Taxpayers will absorb the price of sex change operations, which range from a low estimate of $7,000 to $24,000 to more than $50,000 each, not including additional hormonal therapy or surgical reconstruction. Some centers that specialize in gender reassignment charge more than $100,000 for a combined transition package.

The RAND Corporation estimated there are between 1,500 and 7,000 transgender soldiers in active duty, while the San Francisco-based Palm Center places the number at more than 15,000.

Carter quoted the RAND report that the overall cost will be “'an exceedingly small proportion' of the military's overall [medical] expenditure.”

Those who identify as transgender may begin enlisting next July. Secretary Carter affirmed that the U.S. government will pay for “medically necessary” gender reassignment surgery and hormonal treatments for new recruits, as well.

Official guidelines require that a service member has been “stable” in his or her gender identity for at least 18 months before transition will be covered.

Employers paying for their employees' gender transition “is becoming normalized,” Carter said, noting that the number of Fortune 500 companies that cover such services soared from zero in 2002 to one-third today.

The new policy would be implemented over one year. However, military leaders have just 90 days to create the new policies for existing service members and a detailed plan for their implementation.

The short time line has drawn significant, often necessarily anonymous, pushback from within the ranks of the enlisted. Army Chief of Staff Gen. Mark Milley and Marine Commandant Gen.
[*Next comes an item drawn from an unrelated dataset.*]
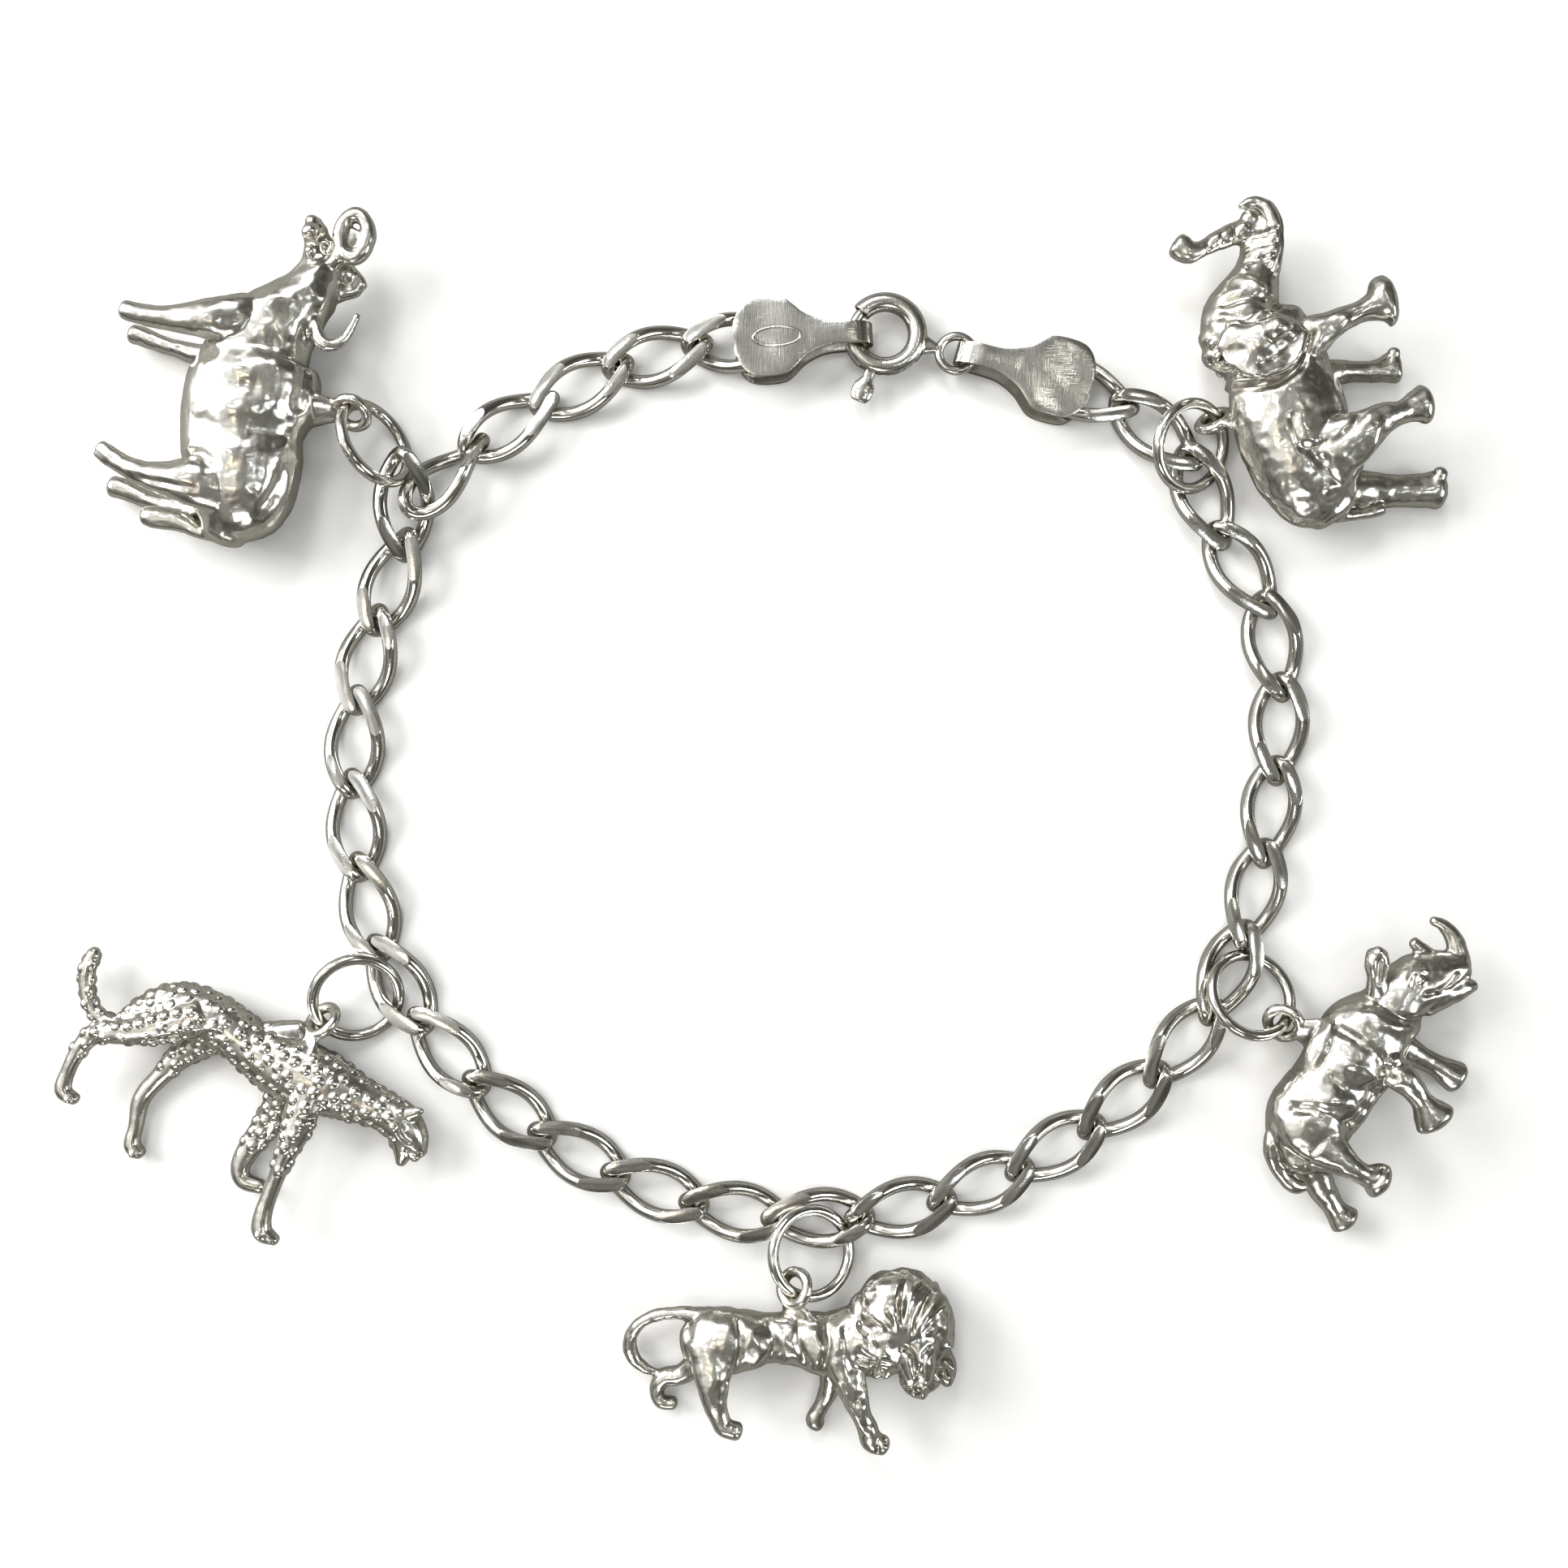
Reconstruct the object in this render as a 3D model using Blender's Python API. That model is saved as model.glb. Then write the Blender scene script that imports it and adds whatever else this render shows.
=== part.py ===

Robert Neller both contrasted the hasty implementation of this policy with the end of the ban on open homosexual soldiers, which lasted years.

Today's announcement is the culmination of a process that began just last July, when Secretary Carter tasked a working group to “start with the presumption that transgender persons can serve openly without adverse impact on military effectiveness.”

It drew immediate backlash from some veterans who are now free to openly criticize the president.

“This has everything to do with President Obama's social agenda for the military, but it has nothing to do with enhancing military readiness. No new science has led to the Pentagon's transgender study—only the politics of the Obama administration and the transgender movement,” said Lt. Gen. (ret.) Jerry Boykin, who is now executive vice president of the Family Research Center. “Defense Secretary Carter has failed to explain how this new policy makes our military more capable of winning wars.”

Rep. Mac Thornberry of Texas, chairman of the House Armed Services Committee, said the administration has dodged his questions about the impact on military readiness, and additional costs, for more than a year.

Today's policy announcements mark the third transformation of the military for social purposes during Barack Obama's two terms as president.

Obama presided over the abolition of the Clinton-era “Don't Ask, Don't Tell” policy barring homosexuals from open service in the armed forces. Carter today said the education programs designed to normalize homosexuality in the ranks of enlisted men could be a model for the new transgender policy. The materials, presented to soldiers in Afghanistan in 2011, said, There is nothing wrong with 'hanging around' a gay bar” and that a soldier who sees two men kissing “should react as if he were seeing a man and woman,” according to a description from the Associated Press.

“We do have some experience in this kind of thing,” Carter said during today's press conference.

President Obama also opened all combat forces to women last December. Earlier this month, the Senate voted to draft women into active duty military service.

“Our mission is to defend this country, and we don’t want barriers unrelated to a person’s qualification to serve preventing us from recruiting or retaining the soldier, sailor, airman or Marine who can best accomplish the mission,” Carter said. “We have to have access to 100 percent of America’s population.”

But FRC President Tony Perkins said this had nothing to do with military readiness.

“This is yet another example of President Obama using America's military to fight culture wars instead of to fight real wars against the enemies of our nation,” he said.